Supplied data:
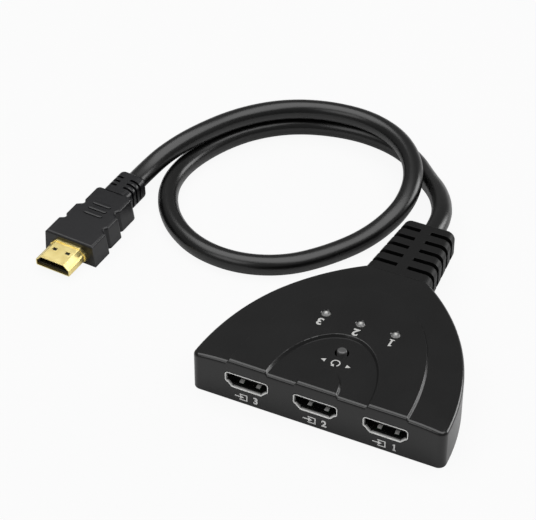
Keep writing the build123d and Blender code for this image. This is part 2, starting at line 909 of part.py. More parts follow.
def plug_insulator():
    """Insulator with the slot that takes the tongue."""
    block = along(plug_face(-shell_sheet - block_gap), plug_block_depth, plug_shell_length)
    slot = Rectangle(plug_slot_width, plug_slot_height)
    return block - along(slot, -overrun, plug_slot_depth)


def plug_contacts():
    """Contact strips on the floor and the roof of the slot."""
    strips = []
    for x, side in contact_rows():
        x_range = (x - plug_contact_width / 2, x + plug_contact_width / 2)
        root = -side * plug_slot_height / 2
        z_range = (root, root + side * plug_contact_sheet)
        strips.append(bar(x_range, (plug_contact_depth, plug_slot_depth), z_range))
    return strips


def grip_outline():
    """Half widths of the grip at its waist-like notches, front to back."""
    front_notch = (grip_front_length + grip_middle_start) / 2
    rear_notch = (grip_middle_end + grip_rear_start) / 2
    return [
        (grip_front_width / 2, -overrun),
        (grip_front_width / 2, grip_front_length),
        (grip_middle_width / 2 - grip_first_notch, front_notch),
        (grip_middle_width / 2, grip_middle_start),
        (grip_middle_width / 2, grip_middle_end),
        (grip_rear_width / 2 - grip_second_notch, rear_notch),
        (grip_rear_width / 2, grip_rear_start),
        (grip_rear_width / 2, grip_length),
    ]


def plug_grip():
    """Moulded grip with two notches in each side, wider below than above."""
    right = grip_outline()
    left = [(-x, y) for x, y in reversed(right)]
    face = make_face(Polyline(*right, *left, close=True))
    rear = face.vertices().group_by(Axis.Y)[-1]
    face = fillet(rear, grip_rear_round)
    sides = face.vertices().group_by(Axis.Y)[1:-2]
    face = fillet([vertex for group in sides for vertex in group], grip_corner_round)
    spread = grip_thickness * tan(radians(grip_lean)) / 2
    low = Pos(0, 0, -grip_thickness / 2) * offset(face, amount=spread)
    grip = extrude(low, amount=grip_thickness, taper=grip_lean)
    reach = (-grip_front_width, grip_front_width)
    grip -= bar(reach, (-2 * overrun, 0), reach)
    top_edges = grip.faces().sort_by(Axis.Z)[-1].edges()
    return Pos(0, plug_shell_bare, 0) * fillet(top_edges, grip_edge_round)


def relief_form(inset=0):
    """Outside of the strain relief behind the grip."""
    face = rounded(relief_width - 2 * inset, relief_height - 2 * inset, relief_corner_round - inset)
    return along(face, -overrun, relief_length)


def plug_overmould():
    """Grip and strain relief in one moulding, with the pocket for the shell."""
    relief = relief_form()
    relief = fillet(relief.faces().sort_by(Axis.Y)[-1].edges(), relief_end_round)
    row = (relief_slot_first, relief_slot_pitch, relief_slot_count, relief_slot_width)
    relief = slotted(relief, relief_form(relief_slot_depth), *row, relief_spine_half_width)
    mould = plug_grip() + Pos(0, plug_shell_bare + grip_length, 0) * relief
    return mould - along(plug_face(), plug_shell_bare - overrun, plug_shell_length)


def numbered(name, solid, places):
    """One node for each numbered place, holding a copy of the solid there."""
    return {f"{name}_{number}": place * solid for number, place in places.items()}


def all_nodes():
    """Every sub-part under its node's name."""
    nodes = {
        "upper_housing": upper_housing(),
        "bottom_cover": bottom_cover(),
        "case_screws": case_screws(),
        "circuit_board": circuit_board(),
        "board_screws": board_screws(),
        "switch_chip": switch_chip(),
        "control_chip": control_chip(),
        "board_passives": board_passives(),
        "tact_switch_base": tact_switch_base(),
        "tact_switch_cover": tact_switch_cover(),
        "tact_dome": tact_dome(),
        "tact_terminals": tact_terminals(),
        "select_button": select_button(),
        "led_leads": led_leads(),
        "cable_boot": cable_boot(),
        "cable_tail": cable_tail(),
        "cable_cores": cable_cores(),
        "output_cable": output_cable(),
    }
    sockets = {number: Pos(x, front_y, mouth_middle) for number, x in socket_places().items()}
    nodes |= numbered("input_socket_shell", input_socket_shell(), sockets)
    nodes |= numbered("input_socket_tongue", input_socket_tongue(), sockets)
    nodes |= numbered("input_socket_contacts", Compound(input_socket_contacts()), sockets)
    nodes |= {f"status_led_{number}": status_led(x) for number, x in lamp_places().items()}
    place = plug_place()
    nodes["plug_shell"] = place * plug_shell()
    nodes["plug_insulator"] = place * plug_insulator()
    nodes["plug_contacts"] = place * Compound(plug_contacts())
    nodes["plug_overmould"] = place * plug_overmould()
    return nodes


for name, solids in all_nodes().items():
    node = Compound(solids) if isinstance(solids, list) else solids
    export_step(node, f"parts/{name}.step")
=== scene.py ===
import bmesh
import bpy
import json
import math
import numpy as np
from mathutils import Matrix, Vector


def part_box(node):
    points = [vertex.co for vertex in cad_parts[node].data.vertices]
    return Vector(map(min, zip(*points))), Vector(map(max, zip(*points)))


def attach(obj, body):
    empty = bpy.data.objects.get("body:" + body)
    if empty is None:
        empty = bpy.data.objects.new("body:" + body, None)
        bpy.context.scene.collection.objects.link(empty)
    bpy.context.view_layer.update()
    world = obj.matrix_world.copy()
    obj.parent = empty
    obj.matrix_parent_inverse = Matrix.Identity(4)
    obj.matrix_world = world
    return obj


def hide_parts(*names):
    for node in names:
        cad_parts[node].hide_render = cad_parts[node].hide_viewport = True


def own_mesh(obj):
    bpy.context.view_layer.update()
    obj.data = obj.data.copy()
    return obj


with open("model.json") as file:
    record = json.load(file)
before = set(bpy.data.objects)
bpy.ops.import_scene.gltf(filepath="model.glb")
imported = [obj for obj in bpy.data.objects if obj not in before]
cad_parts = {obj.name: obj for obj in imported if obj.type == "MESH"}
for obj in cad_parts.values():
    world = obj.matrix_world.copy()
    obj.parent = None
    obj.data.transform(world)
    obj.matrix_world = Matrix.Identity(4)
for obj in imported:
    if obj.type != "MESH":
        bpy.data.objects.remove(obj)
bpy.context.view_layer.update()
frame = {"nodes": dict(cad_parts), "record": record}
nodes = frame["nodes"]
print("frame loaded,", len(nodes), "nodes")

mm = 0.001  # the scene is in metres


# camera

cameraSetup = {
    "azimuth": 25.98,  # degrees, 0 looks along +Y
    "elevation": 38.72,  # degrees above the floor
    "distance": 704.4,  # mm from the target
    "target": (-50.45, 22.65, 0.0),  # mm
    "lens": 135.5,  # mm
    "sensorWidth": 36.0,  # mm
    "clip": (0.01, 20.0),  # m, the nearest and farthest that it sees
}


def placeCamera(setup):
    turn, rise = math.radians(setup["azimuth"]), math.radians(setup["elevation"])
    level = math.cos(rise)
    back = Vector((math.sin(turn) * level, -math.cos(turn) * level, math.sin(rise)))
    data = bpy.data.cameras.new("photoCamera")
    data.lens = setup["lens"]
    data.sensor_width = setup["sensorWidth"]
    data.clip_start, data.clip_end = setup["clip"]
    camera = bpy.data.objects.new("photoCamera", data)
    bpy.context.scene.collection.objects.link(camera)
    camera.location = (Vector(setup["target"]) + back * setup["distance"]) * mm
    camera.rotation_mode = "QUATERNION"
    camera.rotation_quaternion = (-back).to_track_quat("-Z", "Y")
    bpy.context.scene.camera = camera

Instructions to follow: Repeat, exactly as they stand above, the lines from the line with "for name, solids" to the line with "is in metres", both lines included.

Answer to the exercise:
for name, solids in all_nodes().items():
    node = Compound(solids) if isinstance(solids, list) else solids
    export_step(node, f"parts/{name}.step")
=== scene.py ===
import bmesh
import bpy
import json
import math
import numpy as np
from mathutils import Matrix, Vector


def part_box(node):
    points = [vertex.co for vertex in cad_parts[node].data.vertices]
    return Vector(map(min, zip(*points))), Vector(map(max, zip(*points)))


def attach(obj, body):
    empty = bpy.data.objects.get("body:" + body)
    if empty is None:
        empty = bpy.data.objects.new("body:" + body, None)
        bpy.context.scene.collection.objects.link(empty)
    bpy.context.view_layer.update()
    world = obj.matrix_world.copy()
    obj.parent = empty
    obj.matrix_parent_inverse = Matrix.Identity(4)
    obj.matrix_world = world
    return obj


def hide_parts(*names):
    for node in names:
        cad_parts[node].hide_render = cad_parts[node].hide_viewport = True


def own_mesh(obj):
    bpy.context.view_layer.update()
    obj.data = obj.data.copy()
    return obj


with open("model.json") as file:
    record = json.load(file)
before = set(bpy.data.objects)
bpy.ops.import_scene.gltf(filepath="model.glb")
imported = [obj for obj in bpy.data.objects if obj not in before]
cad_parts = {obj.name: obj for obj in imported if obj.type == "MESH"}
for obj in cad_parts.values():
    world = obj.matrix_world.copy()
    obj.parent = None
    obj.data.transform(world)
    obj.matrix_world = Matrix.Identity(4)
for obj in imported:
    if obj.type != "MESH":
        bpy.data.objects.remove(obj)
bpy.context.view_layer.update()
frame = {"nodes": dict(cad_parts), "record": record}
nodes = frame["nodes"]
print("frame loaded,", len(nodes), "nodes")

mm = 0.001  # the scene is in metres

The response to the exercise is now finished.